3. Calculate the iterated integrals. (a) \( \int_{0}^{\pi / 6} \int_{0}^{\pi / 2}(\sin x+\sin y) d y d x \)

We start by writing the iterated integral: \[ \int_{0}^{\pi/6} \int_{0}^{\pi/2} (\sin x + \sin y) \, dy \, dx. \] **Step 1. Compute the inner integral with respect to \( y \):** For a fixed \( x \), we have \[ \int_{0}^{\pi/2} (\sin x + \sin y) \, dy. \] Since \( \sin x \) is independent of \( y \), it comes out of the inner integral: \[ \int_{0}^{\pi/2} \sin x \, dy + \int_{0}^{\pi/2} \sin y \, dy = \sin x \int_{0}^{\pi/2} dy + \int_{0}^{\pi/2} \sin y \, dy. \] The first part is: \[ \sin x \int_{0}^{\pi/2} dy = \sin x \left(\frac{\pi}{2}\right). \] The second part is: \[ \int_{0}^{\pi/2} \sin y \, dy = \left[-\cos y\right]_{0}^{\pi/2} = \left[-\cos\left(\frac{\pi}{2}\right) + \cos(0)\right] = (0 + 1) = 1. \] Thus, the inner integral becomes: \[ \frac{\pi}{2} \sin x + 1. \] **Step 2. Compute the outer integral with respect to \( x \):** Now, our integral is \[ \int_{0}^{\pi/6} \left(\frac{\pi}{2}\sin x + 1\right) dx. \] This can be split into two simpler integrals: \[ \frac{\pi}{2} \int_{0}^{\pi/6} \sin x \, dx + \int_{0}^{\pi/6} dx. \] 1. Evaluate \( \int_{0}^{\pi/6} \sin x \, dx \): \[ \int \sin x \, dx = -\cos x, \] so \[ \int_{0}^{\pi/6} \sin x \, dx = \left[-\cos x\right]_{0}^{\pi/6} = -\cos\left(\frac{\pi}{6}\right) + \cos(0) = -\frac{\sqrt{3}}{2} + 1 = 1 - \frac{\sqrt{3}}{2}. \] 2. Evaluate \( \int_{0}^{\pi/6} dx \): \[ \int_{0}^{\pi/6} dx = \frac{\pi}{6}. \] Putting these results together: \[ \frac{\pi}{2} \left(1 - \frac{\sqrt{3}}{2}\right) + \frac{\pi}{6}. \] **Step 3. Simplify the expression:** First, distribute \( \frac{\pi}{2} \): \[ \frac{\pi}{2} - \frac{\pi \sqrt{3}}{4} + \frac{\pi}{6}. \] To combine these terms, find a common denominator.
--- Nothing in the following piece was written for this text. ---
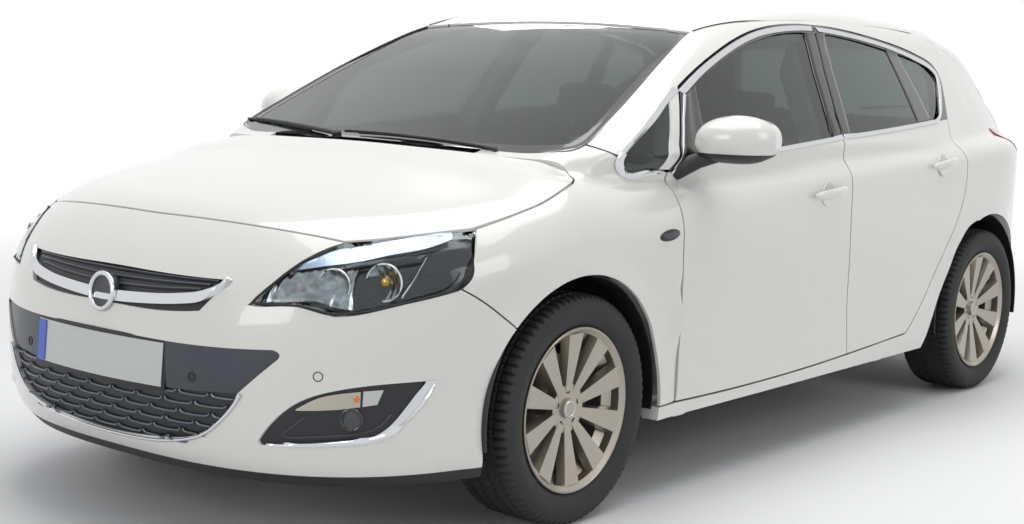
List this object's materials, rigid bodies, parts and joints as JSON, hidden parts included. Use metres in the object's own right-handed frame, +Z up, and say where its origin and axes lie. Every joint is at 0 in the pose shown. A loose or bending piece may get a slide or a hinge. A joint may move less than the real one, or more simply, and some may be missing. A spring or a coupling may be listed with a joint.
{
  "type": "five-door hatchback car",
  "caption": "Compact five-door hatchback car with wing-shaped grille, alloy wheels, opening doors, hood and tailgate, steered front wheels and a hollow furnished cabin.",
  "frame": {"origin": "bottom centre of the bounding box, on the ground", "axes": "+X is the car's left, +Y runs from nose to tail (the nose points to -Y), +Z is up"},
  "size_m": [2.1228, 4.4183, 1.501],
  "materials": {
    "paint": "gloss off-white",
    "glass": "clear tinted",
    "lamp_clear": "clear lens",
    "black_plastic": "satin black",
    "grey_panel": "satin dark grey",
    "lamp_red": "clear red lens",
    "cast_metal": "cast",
    "steel": "black underbody coating",
    "exhaust_steel": "dull",
    "fabric": "woven",
    "cabin_plastic": "grained",
    "tyre": "rubber",
    "alloy": "painted silver"
  },
  "bodies": {
    "car_body": {"quarter_glass": "glass", "side_frames": "paint", "front_fenders": "paint", "windscreen": "glass", "roof_panel": "paint", "front_bumper": "paint", "headlamps": "lamp_clear", "fog_lamps": "black_plastic", "bumper_panel": "grey_panel", "upper_grille": "black_plastic", "lower_grille": "black_plastic", "rear_bumper": "paint", "tail_lamps": "lamp_red", "front_subframe": "steel", "rear_axle": "steel", "floor_pan": "steel", "wheel_liners": "black_plastic", "engine_block": "cast_metal", "front_seats": "fabric", "rear_bench": "fabric", "dashboard": "cabin_plastic", "scuttle": "black_plastic", "exhaust": "exhaust_steel"},
    "wheel_front_left": {"rim_front_left": "alloy", "tyre_front_left": "tyre"},
    "wheel_front_right": {"rim_front_right": "alloy", "tyre_front_right": "tyre"},
    "wheel_rear_left": {"rim_rear_left": "alloy", "tyre_rear_left": "tyre"},
    "wheel_rear_right": {"rim_rear_right": "alloy", "tyre_rear_right": "tyre"},
    "steer_left": {"knuckle_left": "cast_metal"},
    "steer_right": {"knuckle_right": "cast_metal"},
    "steering_wheel_body": {"steering_wheel": "cabin_plastic"},
    "front_door_left_body": {"front_door_left": "paint", "front_glass_left": "glass", "mirror_left": "paint"},
    "rear_door_left_body": {"rear_door_left": "paint", "rear_glass_left": "glass"},
    "front_door_right_body": {"front_door_right": "paint", "front_glass_right": "glass", "mirror_right": "paint"},
    "rear_door_right_body": {"rear_door_right": "paint", "rear_glass_right": "glass"},
    "hood_body": {"hood": "paint"},
    "tailgate_body": {"tailgate": "paint", "tailgate_glass": "glass"}
  },
  "joints": [
    {"name": "steer_left_joint", "type": "hinge", "parent": "car_body", "child": "steer_left", "pos_m": [0.69, -1.2645, 0.19], "axis": [-0.1483, 0, 0.9889], "range_deg": [-32, 32]},
    {"name": "wheel_front_left_spin", "type": "hinge", "parent": "steer_left", "child": "wheel_front_left", "pos_m": [0.7705, -1.2645, 0.3234], "axis": [1, 0, 0], "continuous": true},
    {"name": "wheel_rear_left_spin", "type": "hinge", "parent": "car_body", "child": "wheel_rear_left", "pos_m": [0.7755, 1.4205, 0.3234], "axis": [1, 0, 0], "continuous": true},
    {"name": "front_door_left_hinge", "type": "hinge", "parent": "car_body", "child": "front_door_left_body", "pos_m": [0.868, -0.742, 0.65], "axis": [0, 0, -1], "range_deg": [0, 65]},
    {"name": "rear_door_left_hinge", "type": "hinge", "parent": "car_body", "child": "rear_door_left_body", "pos_m": [0.882, 0.272, 0.65], "axis": [0, 0, -1], "range_deg": [0, 65]},
    {"name": "steer_right_joint", "type": "hinge", "parent": "car_body", "child": "steer_right", "pos_m": [-0.69, -1.2645, 0.19], "axis": [0.1483, 0, 0.9889], "range_deg": [-32, 32]},
    {"name": "wheel_front_right_spin", "type": "hinge", "parent": "steer_right", "child": "wheel_front_right", "pos_m": [-0.7705, -1.2645, 0.3234], "axis": [1, 0, 0], "continuous": true},
    {"name": "wheel_rear_right_spin", "type": "hinge", "parent": "car_body", "child": "wheel_rear_right", "pos_m": [-0.7755, 1.4205, 0.3234], "axis": [1, 0, 0], "continuous": true},
    {"name": "front_door_right_hinge", "type": "hinge", "parent": "car_body", "child": "front_door_right_body", "pos_m": [-0.868, -0.742, 0.65], "axis": [0, 0, 1], "range_deg": [0, 65]},
    {"name": "rear_door_right_hinge", "type": "hinge", "parent": "car_body", "child": "rear_door_right_body", "pos_m": [-0.882, 0.272, 0.65], "axis": [0, 0, 1], "range_deg": [0, 65]},
    {"name": "steering_wheel_turn", "type": "hinge", "parent": "car_body", "child": "steering_wheel_body", "pos_m": [0.36, -0.36502, 0.8625], "axis": [0, 0.9419, 0.3359], "range_deg": [-480, 480]},
    {"name": "hood_hinge", "type": "hinge", "parent": "car_body", "child": "hood_body", "pos_m": [0, -1.1, 1.005], "axis": [-1, 0, 0], "range_deg": [0, 55]},
    {"name": "tailgate_hinge", "type": "hinge", "parent": "car_body", "child": "tailgate_body", "pos_m": [0, 1.37, 1.46], "axis": [1, 0, 0], "range_deg": [0, 75]}
  ],
  "couplings": [
    {"joint": "steer_right_joint", "follows": "steer_left_joint", "ratio": 1},
    {"joint": "steering_wheel_turn", "follows": "steer_left_joint", "ratio": 15}
  ]
}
The denominators are \(2\), \(4\), and \(6\); a common denominator is \(12\): \[ \frac{\pi}{2} = \frac{6\pi}{12}, \quad \frac{\pi \sqrt{3}}{4} = \frac{3\pi \sqrt{3}}{12}, \quad \frac{\pi}{6} = \frac{2\pi}{12}. \] Now the sum is: \[ \frac{6\pi}{12} - \frac{3\pi \sqrt{3}}{12} + \frac{2\pi}{12} = \frac{(6\pi + 2\pi) - 3\pi\sqrt{3}}{12} = \frac{8\pi - 3\pi\sqrt{3}}{12}. \] Thus, the final answer is: \[ \frac{\pi (8 - 3\sqrt{3})}{12}. \]